What This Means for Employers
There are advantages and disadvantages to mandating arbitration of employment disputes. On the one hand, arbitration is supposed to be, and initially was, a more informal and streamlined process for adjudicating disputes. We have found, however, that arbitrations can be as costly, or even more expensive, than the judicial process. Moreover, arbitrators often are reluctant to settle or dismiss a case before a hearing, and arbitration decisions are final and not subject to review.

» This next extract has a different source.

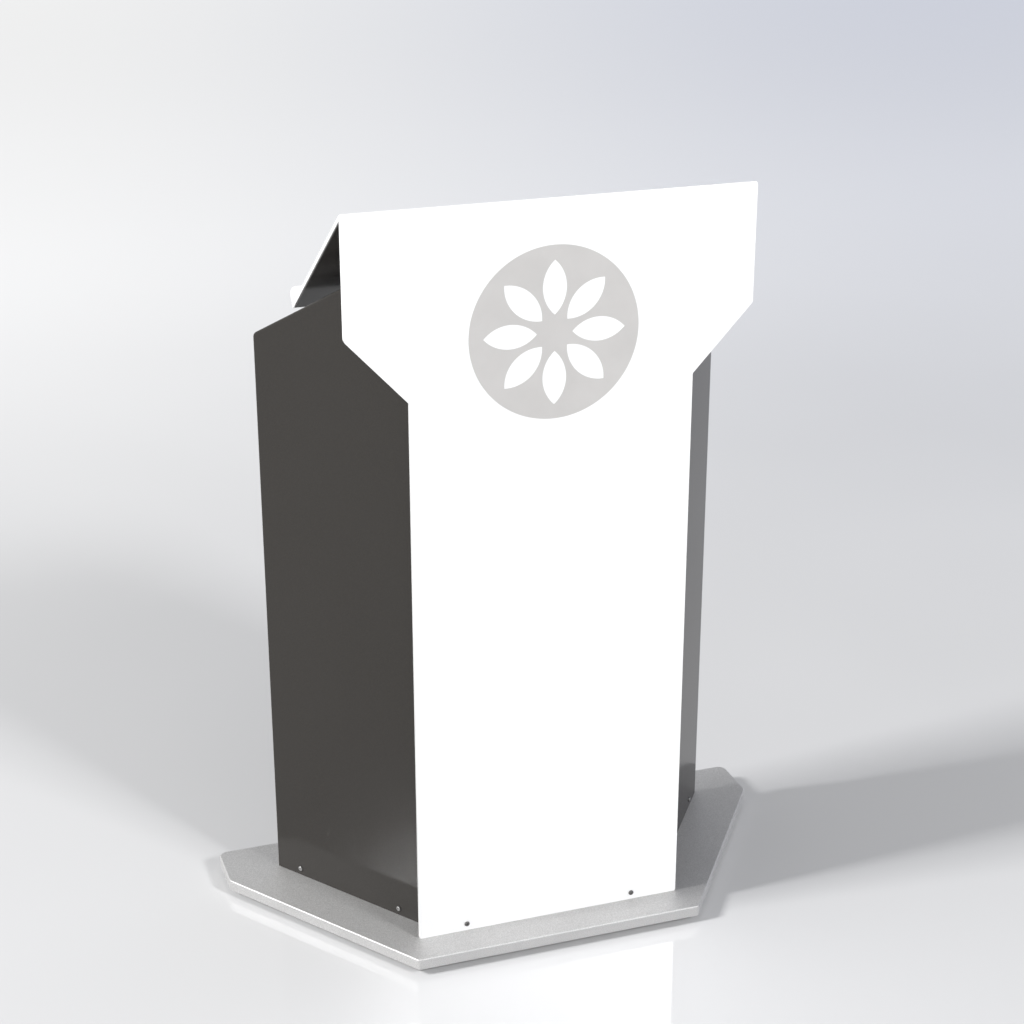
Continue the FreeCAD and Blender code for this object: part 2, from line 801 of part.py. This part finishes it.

The Court’s decision permitting arbitration agreements to include a waiver of class and collective action claims may tip the scale for employers that are considering whether to require arbitration of employment claims as a condition of employment. In making this decision, employers should be mindful of state statutes prohibiting agreements that require arbitration of class and collective actions. California already has passed a statute of this nature — the Private Attorney General Act. New York also recently passed legislation amending the Civil Practice Law and Rules to render void agreements requiring the submission of sexual harassment claims to mandatory binding arbitration. While it is unclear whether these statutes will be considered to be preempted by the FAA, this area of the law continues to evolve.
Given the numerous factors in deciding whether to mandate arbitration of employment matters, we recommend that employers consult with employment counsel before reaching any decision. Careful drafting of arbitration agreements is critical to maximizing the benefits to the employer, and minimizing the cost and risk of unexpected outcomes.
For those employers that have an arbitration agreement in place already, we recommend that these agreements be revised to include a waiver of class and collective action claims.